* [REQUEST]: Among the entries below, find the line with "What three.js and", then quote it and each following line up to and including the line with "const WALL = 3.5; // moulded plastic wall", and nothing else.

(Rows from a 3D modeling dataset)
•••••
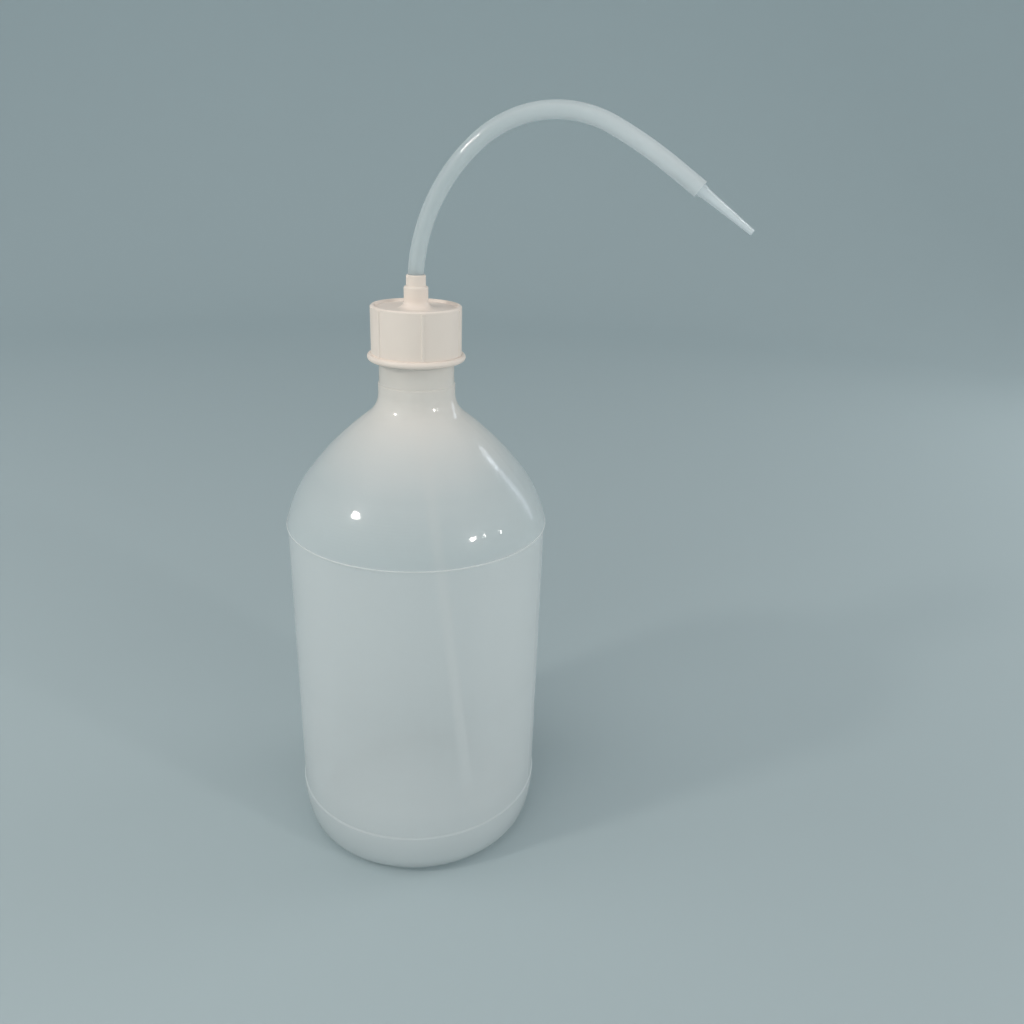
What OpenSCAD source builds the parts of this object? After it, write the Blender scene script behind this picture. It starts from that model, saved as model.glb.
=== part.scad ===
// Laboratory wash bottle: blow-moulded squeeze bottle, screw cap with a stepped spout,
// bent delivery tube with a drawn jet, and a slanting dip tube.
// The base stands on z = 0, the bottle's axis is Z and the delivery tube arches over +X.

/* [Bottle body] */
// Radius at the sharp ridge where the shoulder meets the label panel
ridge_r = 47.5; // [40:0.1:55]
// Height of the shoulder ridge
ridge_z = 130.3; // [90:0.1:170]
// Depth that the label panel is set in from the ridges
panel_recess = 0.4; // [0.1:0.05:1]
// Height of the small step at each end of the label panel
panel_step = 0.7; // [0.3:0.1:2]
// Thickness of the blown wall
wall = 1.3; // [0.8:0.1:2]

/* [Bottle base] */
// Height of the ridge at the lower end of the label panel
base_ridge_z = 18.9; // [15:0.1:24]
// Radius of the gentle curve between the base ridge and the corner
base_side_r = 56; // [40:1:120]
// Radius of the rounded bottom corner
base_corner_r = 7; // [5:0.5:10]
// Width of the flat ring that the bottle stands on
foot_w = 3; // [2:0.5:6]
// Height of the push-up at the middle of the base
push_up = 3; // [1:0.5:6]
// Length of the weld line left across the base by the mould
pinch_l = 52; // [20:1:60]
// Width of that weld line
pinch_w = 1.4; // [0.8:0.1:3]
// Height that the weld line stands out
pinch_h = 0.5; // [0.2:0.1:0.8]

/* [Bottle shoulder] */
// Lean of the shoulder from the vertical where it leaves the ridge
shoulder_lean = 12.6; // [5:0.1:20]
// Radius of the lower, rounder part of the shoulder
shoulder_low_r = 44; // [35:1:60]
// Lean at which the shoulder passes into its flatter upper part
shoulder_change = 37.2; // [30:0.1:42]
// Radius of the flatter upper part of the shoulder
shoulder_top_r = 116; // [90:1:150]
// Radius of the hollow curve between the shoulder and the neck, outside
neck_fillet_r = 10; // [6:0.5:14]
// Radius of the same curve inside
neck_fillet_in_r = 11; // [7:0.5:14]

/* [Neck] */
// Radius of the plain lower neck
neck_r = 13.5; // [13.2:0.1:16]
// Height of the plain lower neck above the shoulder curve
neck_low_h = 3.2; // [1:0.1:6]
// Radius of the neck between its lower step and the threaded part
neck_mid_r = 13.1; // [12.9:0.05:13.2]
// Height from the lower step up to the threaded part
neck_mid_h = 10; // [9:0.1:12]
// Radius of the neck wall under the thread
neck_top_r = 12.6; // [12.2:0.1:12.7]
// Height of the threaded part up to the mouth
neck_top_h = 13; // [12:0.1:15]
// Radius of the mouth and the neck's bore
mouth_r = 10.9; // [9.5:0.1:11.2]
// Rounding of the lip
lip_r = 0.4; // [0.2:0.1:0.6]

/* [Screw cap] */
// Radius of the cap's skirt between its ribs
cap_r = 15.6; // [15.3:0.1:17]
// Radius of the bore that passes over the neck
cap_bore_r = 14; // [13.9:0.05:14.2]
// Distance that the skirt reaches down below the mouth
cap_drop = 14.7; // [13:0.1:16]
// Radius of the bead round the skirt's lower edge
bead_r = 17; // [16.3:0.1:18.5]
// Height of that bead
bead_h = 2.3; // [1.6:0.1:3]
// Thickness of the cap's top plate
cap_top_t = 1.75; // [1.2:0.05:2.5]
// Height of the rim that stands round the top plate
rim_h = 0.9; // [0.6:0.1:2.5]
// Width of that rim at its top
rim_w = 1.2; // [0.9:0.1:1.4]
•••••
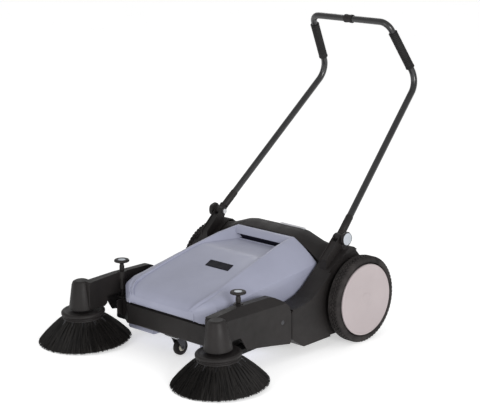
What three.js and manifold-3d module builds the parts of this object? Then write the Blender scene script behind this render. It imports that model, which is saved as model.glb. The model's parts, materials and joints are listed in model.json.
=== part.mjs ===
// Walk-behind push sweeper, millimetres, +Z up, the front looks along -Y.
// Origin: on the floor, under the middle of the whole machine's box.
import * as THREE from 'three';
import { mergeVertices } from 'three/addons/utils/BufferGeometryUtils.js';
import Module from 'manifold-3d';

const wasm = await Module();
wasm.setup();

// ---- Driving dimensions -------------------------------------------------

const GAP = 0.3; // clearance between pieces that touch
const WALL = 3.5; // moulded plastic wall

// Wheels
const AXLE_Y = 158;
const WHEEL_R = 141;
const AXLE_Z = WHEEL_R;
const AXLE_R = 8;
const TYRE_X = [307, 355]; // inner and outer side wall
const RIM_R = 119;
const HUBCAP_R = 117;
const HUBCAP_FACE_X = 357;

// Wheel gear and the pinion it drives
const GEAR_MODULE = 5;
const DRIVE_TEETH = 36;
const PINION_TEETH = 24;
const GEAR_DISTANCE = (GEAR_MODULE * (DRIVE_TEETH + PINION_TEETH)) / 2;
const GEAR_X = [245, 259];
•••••
* [COMPLETED TASK]:
What three.js and manifold-3d module builds the parts of this object? Then write the Blender scene script behind this render. It imports that model, which is saved as model.glb. The model's parts, materials and joints are listed in model.json.
=== part.mjs ===
// Walk-behind push sweeper, millimetres, +Z up, the front looks along -Y.
// Origin: on the floor, under the middle of the whole machine's box.
import * as THREE from 'three';
import { mergeVertices } from 'three/addons/utils/BufferGeometryUtils.js';
import Module from 'manifold-3d';

const wasm = await Module();
wasm.setup();

// ---- Driving dimensions -------------------------------------------------

const GAP = 0.3; // clearance between pieces that touch
const WALL = 3.5; // moulded plastic wall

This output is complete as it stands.